Popup wayland surfaces are destroyed on surface enter
This bug was initially reported to firefox in [1], and the observable effect is that popups frequently don't appear on scaled outputs. Firefox WR wayland uses gtk to place the popups but renders to a subsurface it creates which is parented to the popup surface. It was determined the popup isn't rendered because sway doesn't send a frame event to the parent surface, so sway issue [2] was opened.
I find that sway doesn't respond to the request because the surface has been destroyed in gtk by a call to gdk_window_hide
[3] when sway sends the enter event for that surface. Firefox doesn't seem to know that the surface is dead, nor does there seem to be any gtk event it can listen to if it wanted to know. Is there a way for firefox to watch for this, or if not, can we make one?
I tried to determine what should be done about this, but it left me confused. It looks like the hide/show behavior on configure was introduced to fix [4], where popups sometimes have the wrong size. TBH, I don't think I understand the race that is stated to be the culprit. The patch apparently introduced another bug, [5], and a solution was attempted where gtk would avoid destroying its surface by attaching a NULL buffer instead [6], but that approach was scrapped because apparently mutter rejects that with a protocol error in its implementation of xdg-shell v6 [5] (comment 14).
Well, I think the NULL buffer approach sounds fine. AFAICT only mutter rejects this, and it doesn't seem to be mandated by the (v6) protocol. I think wlroots used to allow this, but v6 support was dropped years ago. It is allowed in xdg_shell stable, and everyone supports xdg_shell stable.

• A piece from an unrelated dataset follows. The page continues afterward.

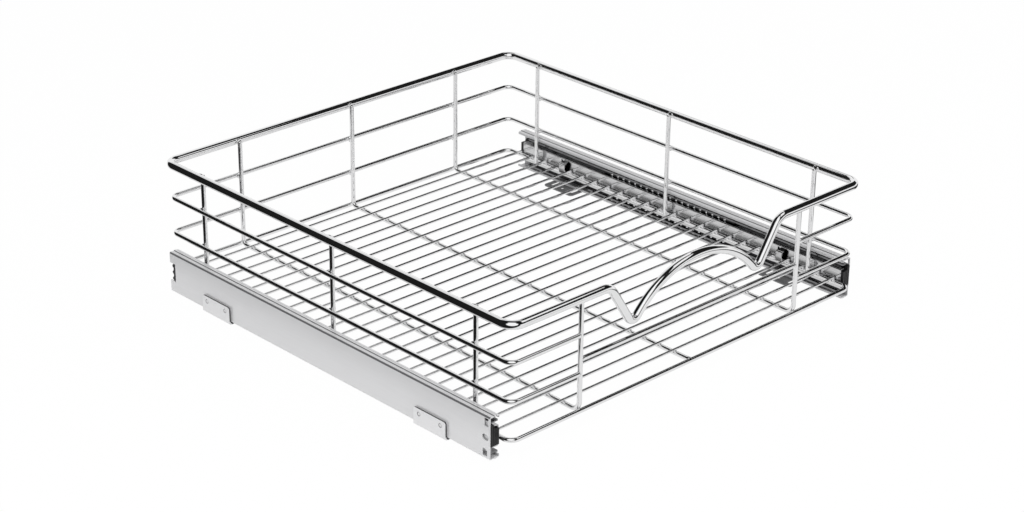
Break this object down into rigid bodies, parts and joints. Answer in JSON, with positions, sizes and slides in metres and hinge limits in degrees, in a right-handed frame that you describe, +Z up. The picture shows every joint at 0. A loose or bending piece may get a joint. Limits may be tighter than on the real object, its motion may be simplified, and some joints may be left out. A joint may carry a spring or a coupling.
{
  "type": "pull out cabinet basket",
  "caption": "Pull out wire basket for a cabinet, with a hand grip arch in its rim, on full extension ball slides with screw down brackets.",
  "frame": {"origin": "On the surface that the four bracket feet stand on, under the middle of the top rim.", "axes": "+X is to the right seen from the front, +Y is to the rear, +Z is up. The basket pulls out along -Y."},
  "size_m": [0.5322, 0.54, 0.1469],
  "materials": {
    "chrome_wire": "bright chrome plate on drawn steel wire",
    "zinc_steel": "satin zinc plate on cold rolled strip",
    "bracket_steel": "satin zinc plate on pressed sheet",
    "bright_steel": "bright nickel plate on cold rolled strip",
    "ball_steel": "polished bearing steel",
    "cage_plastic": "moulded black nylon",
    "black_plastic": "moulded black rubbery plastic"
  },
  "bodies": {
    "root": {"left_outer_member": "zinc_steel", "right_outer_member": "zinc_steel", "left_front_bracket": "bracket_steel", "left_rear_bracket": "bracket_steel", "right_front_bracket": "bracket_steel", "right_rear_bracket": "bracket_steel", "bracket_rivets": "ball_steel", "left_rear_bumper": "black_plastic", "right_rear_bumper": "black_plastic"},
    "drawer": {"left_inner_member": "bright_steel", "right_inner_member": "bright_steel", "top_rim": "chrome_wire", "upper_side_wire": "chrome_wire", "lower_side_wire": "chrome_wire", "bottom_frame_wire": "chrome_wire", "left_runner_wire": "chrome_wire", "middle_runner_wire": "chrome_wire", "right_runner_wire": "chrome_wire", "front_bar": "chrome_wire", "left_side_uprights": "chrome_wire", "right_side_uprights": "chrome_wire", "floor_cross_wires": "chrome_wire"},
    "left_outer_cage_set": {"left_outer_cage": "cage_plastic", "left_outer_balls": "ball_steel"},
    "left_mid_slide": {"left_mid_member": "bright_steel", "left_front_bumper": "black_plastic"},
    "left_inner_cage_set": {"left_inner_cage": "cage_plastic", "left_inner_balls": "ball_steel"},
    "right_outer_cage_set": {"right_outer_cage": "cage_plastic", "right_outer_balls": "ball_steel"},
    "right_mid_slide": {"right_mid_member": "bright_steel", "right_front_bumper": "black_plastic"},
    "right_inner_cage_set": {"right_inner_cage": "cage_plastic", "right_inner_balls": "ball_steel"}
  },
  "joints": [
    {"name": "drawer_slide", "type": "slide", "parent": "root", "child": "drawer", "axis": [0, -1, 0], "range_m": [0, 0.5]},
    {"name": "left_outer_cage_set_travel", "type": "slide", "parent": "root", "child": "left_outer_cage_set", "axis": [0, -1, 0], "range_m": [0, 0.125]},
    {"name": "left_mid_slide_travel", "type": "slide", "parent": "root", "child": "left_mid_slide", "axis": [0, -1, 0], "range_m": [0, 0.25]},
    {"name": "left_inner_cage_set_travel", "type": "slide", "parent": "root", "child": "left_inner_cage_set", "axis": [0, -1, 0], "range_m": [0, 0.375]},
    {"name": "right_outer_cage_set_travel", "type": "slide", "parent": "root", "child": "right_outer_cage_set", "axis": [0, -1, 0], "range_m": [0, 0.125]},
    {"name": "right_mid_slide_travel", "type": "slide", "parent": "root", "child": "right_mid_slide", "axis": [0, -1, 0], "range_m": [0, 0.25]},
    {"name": "right_inner_cage_set_travel", "type": "slide", "parent": "root", "child": "right_inner_cage_set", "axis": [0, -1, 0], "range_m": [0, 0.375]}
  ],
  "couplings": [
    {"joint": "left_outer_cage_set_travel", "follows": "drawer_slide", "ratio": 0.25},
    {"joint": "left_mid_slide_travel", "follows": "drawer_slide", "ratio": 0.5},
    {"joint": "left_inner_cage_set_travel", "follows": "drawer_slide", "ratio": 0.75},
    {"joint": "right_outer_cage_set_travel", "follows": "drawer_slide", "ratio": 0.25},
    {"joint": "right_mid_slide_travel", "follows": "drawer_slide", "ratio": 0.5},
    {"joint": "right_inner_cage_set_travel", "follows": "drawer_slide", "ratio": 0.75}
  ]
}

I tried the "minimal reproducer" offered in [4] (comment 17) in order to better understand the original bug and... I can still reproduce the bug from [4] in gtk 3.24.30. It's not very easy, maybe 1/100 clicks, but I still occasionally get extra space below the last option just like in the image from the original report. I'm not sure it was ever totally fixed.
So I'm hoping we can either:
- Use the NULL buffer approach, or
- Stop doing the hide/show thing as introduced in [4], since it's kind of a hassle and doesn't seem to actually fix the issue it intended.
If not, is there at least some way for firefox to tell when the surface it requested a callback on was destroyed? If it's simple enough to revert the changes, I can probably send a patch for options 1 and 2. I don't think they're mutually exclusive either. I briefly tried option 1 and it does fix the firefox issue for me.
- [1] https://bugzilla.mozilla.org/show_bug.cgi?id=1722767
- [2] https://github.com/swaywm/sway/issues/6426
- [3] https://gitlab.gnome.org/GNOME/gtk/-/blob/d4e2d05cd9518ba04d6fbe1cbcec27142788ac95/gdk/wayland/gdkwindow-wayland.c#L1227
- [4] https://bugzilla.gnome.org/show_bug.cgi?id=772505
- [5] https://bugzilla.gnome.org/show_bug.cgi?id=773686
- [6] 0f2e19c0